# SUPPLIED DATA:
+===+

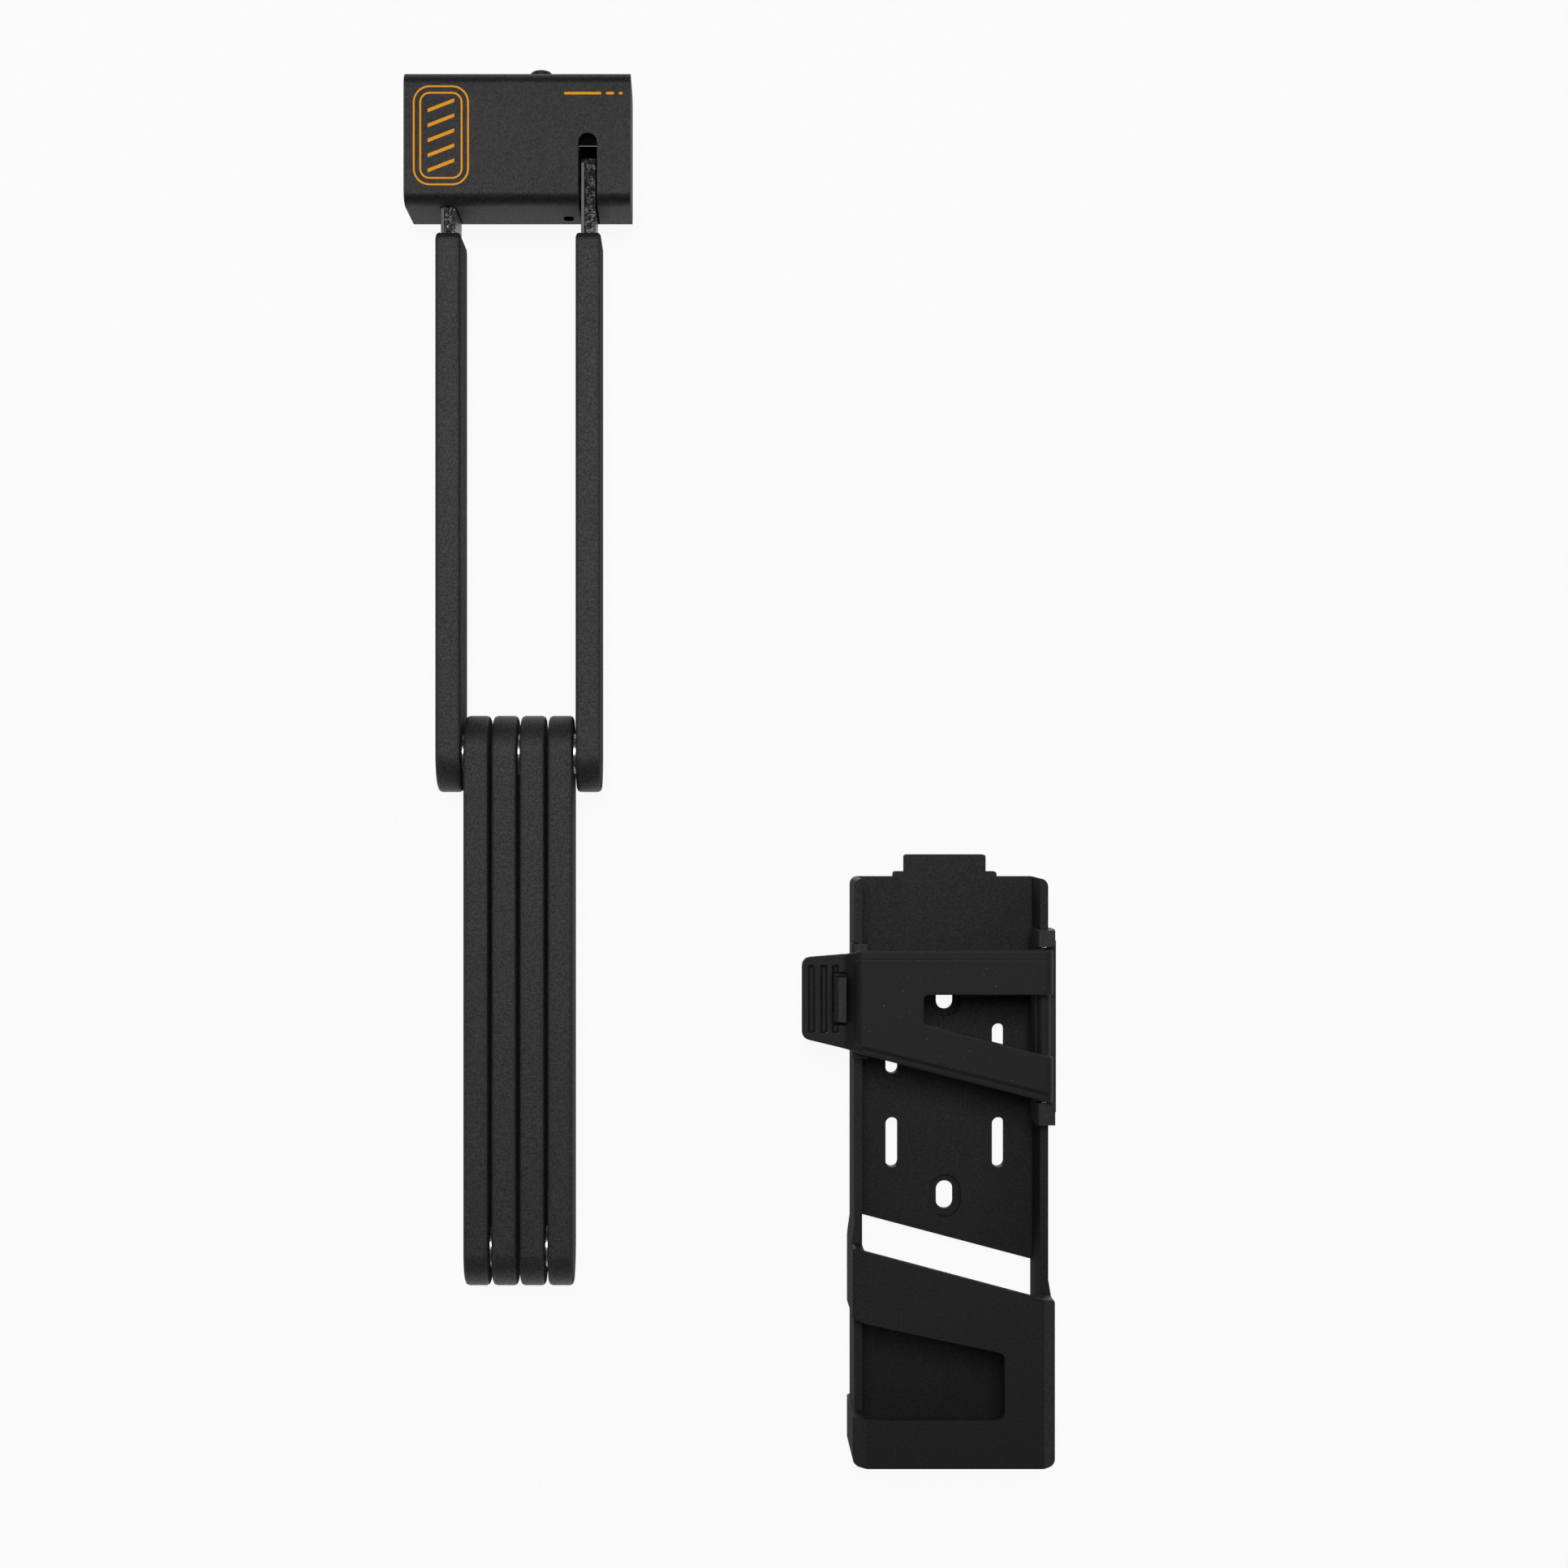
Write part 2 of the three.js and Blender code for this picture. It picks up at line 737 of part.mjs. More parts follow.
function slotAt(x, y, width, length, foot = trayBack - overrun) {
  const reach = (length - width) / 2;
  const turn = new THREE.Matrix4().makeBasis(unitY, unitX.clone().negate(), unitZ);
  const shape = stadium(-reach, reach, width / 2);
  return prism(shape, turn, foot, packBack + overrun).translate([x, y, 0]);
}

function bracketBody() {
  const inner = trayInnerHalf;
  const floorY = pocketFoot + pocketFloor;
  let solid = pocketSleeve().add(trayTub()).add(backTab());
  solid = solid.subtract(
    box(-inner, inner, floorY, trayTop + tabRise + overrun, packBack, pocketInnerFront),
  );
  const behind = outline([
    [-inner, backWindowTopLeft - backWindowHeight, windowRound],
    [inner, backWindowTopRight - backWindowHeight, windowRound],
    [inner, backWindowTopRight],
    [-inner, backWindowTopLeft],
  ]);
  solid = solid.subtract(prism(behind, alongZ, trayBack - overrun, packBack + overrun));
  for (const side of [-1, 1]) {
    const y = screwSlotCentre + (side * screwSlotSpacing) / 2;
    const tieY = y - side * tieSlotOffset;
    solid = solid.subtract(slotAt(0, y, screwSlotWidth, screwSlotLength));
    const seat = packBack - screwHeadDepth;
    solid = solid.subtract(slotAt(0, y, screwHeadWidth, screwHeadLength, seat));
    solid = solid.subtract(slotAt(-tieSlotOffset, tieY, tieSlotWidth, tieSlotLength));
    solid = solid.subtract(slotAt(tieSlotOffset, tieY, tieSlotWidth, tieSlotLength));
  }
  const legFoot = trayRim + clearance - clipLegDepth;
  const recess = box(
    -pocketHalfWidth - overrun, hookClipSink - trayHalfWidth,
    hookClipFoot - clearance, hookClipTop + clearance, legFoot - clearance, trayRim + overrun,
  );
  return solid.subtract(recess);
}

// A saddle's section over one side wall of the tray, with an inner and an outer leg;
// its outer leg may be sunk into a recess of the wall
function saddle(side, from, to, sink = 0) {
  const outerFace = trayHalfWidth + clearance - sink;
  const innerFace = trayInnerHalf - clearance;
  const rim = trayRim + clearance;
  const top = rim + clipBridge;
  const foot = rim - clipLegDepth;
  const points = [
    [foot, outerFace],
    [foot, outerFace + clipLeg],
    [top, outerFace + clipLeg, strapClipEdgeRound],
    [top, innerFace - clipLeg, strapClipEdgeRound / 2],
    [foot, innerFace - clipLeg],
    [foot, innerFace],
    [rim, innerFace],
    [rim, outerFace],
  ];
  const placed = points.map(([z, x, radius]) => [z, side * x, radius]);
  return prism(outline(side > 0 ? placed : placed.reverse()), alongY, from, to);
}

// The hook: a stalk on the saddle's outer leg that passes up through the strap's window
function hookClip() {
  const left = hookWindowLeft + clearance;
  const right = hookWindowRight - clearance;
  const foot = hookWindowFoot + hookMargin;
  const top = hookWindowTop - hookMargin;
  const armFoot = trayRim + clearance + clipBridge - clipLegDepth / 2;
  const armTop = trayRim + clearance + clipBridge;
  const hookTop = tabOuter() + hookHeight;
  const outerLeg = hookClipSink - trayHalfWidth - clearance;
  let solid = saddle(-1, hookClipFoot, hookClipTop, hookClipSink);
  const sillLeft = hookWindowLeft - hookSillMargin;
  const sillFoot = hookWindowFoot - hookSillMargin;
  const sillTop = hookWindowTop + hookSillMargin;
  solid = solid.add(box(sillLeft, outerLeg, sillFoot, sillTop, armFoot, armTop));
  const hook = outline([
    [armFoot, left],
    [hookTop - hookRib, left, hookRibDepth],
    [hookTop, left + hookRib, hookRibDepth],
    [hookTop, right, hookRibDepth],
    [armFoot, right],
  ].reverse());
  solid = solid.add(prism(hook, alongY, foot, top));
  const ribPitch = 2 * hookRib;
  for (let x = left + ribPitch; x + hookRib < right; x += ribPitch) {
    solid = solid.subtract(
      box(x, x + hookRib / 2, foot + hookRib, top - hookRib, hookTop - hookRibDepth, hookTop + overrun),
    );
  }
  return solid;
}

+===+

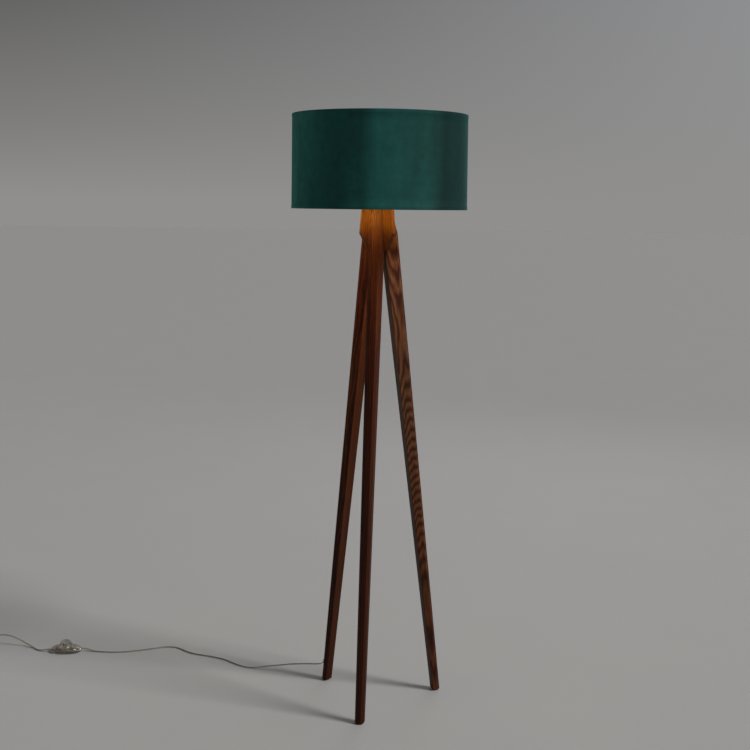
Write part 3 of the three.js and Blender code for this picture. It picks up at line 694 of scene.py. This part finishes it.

+===+

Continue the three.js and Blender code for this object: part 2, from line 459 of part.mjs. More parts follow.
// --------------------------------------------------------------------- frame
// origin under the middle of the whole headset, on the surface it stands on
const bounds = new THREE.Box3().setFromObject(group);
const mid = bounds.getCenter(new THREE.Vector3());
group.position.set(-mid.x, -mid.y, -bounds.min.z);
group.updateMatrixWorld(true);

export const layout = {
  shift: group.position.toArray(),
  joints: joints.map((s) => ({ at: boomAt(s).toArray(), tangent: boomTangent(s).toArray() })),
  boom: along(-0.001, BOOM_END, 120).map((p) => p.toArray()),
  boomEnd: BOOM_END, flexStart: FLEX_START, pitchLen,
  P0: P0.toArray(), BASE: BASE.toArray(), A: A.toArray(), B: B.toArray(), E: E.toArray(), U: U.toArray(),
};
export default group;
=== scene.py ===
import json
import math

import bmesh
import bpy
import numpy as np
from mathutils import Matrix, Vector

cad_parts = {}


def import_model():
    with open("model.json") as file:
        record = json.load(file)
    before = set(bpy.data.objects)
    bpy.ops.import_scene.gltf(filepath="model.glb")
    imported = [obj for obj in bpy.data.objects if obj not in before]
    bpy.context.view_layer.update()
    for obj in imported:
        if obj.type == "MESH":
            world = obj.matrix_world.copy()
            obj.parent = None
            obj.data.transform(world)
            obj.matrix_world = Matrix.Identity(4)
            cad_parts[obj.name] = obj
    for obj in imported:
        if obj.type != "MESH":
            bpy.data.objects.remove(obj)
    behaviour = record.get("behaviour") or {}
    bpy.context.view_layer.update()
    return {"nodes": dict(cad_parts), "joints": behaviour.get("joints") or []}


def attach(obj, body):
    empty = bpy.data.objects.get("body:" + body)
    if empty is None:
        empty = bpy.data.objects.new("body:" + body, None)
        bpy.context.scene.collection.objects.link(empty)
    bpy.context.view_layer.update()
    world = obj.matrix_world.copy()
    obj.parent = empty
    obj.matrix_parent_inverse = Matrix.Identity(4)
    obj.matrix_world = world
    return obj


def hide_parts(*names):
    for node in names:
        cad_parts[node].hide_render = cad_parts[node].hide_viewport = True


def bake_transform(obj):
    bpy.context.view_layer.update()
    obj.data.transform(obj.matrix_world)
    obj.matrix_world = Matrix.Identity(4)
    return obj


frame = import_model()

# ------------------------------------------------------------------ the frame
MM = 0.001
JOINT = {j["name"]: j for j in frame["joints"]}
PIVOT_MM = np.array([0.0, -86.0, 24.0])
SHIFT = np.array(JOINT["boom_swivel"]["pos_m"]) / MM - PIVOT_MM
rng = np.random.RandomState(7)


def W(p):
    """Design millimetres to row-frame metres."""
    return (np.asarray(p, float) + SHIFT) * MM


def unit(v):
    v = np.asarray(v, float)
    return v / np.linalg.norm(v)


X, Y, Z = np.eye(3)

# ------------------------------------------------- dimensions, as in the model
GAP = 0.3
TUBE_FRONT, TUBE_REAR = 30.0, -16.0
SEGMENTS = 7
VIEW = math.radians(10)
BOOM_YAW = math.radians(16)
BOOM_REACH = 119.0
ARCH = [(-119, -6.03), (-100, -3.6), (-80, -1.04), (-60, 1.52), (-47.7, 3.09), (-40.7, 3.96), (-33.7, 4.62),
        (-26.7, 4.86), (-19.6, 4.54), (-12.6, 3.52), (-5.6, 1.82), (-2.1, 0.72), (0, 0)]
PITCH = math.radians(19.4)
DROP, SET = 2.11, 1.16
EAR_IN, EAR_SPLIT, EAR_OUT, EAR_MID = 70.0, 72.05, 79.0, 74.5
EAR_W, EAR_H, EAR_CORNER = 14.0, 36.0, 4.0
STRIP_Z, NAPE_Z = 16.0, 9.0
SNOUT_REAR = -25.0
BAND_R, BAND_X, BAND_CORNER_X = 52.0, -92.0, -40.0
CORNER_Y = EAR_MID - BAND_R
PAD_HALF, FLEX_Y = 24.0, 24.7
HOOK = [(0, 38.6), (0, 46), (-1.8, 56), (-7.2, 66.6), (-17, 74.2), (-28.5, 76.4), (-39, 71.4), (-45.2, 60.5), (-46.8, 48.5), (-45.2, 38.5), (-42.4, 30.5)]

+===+

Output the section opening with the line that has "export const layout" and closing with the line that has "before = set(bpy.data.objects)". Keep both end lines and leave out the rest.

# EXERCISE OUTPUT:
export const layout = {
  shift: group.position.toArray(),
  joints: joints.map((s) => ({ at: boomAt(s).toArray(), tangent: boomTangent(s).toArray() })),
  boom: along(-0.001, BOOM_END, 120).map((p) => p.toArray()),
  boomEnd: BOOM_END, flexStart: FLEX_START, pitchLen,
  P0: P0.toArray(), BASE: BASE.toArray(), A: A.toArray(), B: B.toArray(), E: E.toArray(), U: U.toArray(),
};
export default group;
=== scene.py ===
import json
import math

import bmesh
import bpy
import numpy as np
from mathutils import Matrix, Vector

cad_parts = {}


def import_model():
    with open("model.json") as file:
        record = json.load(file)
    before = set(bpy.data.objects)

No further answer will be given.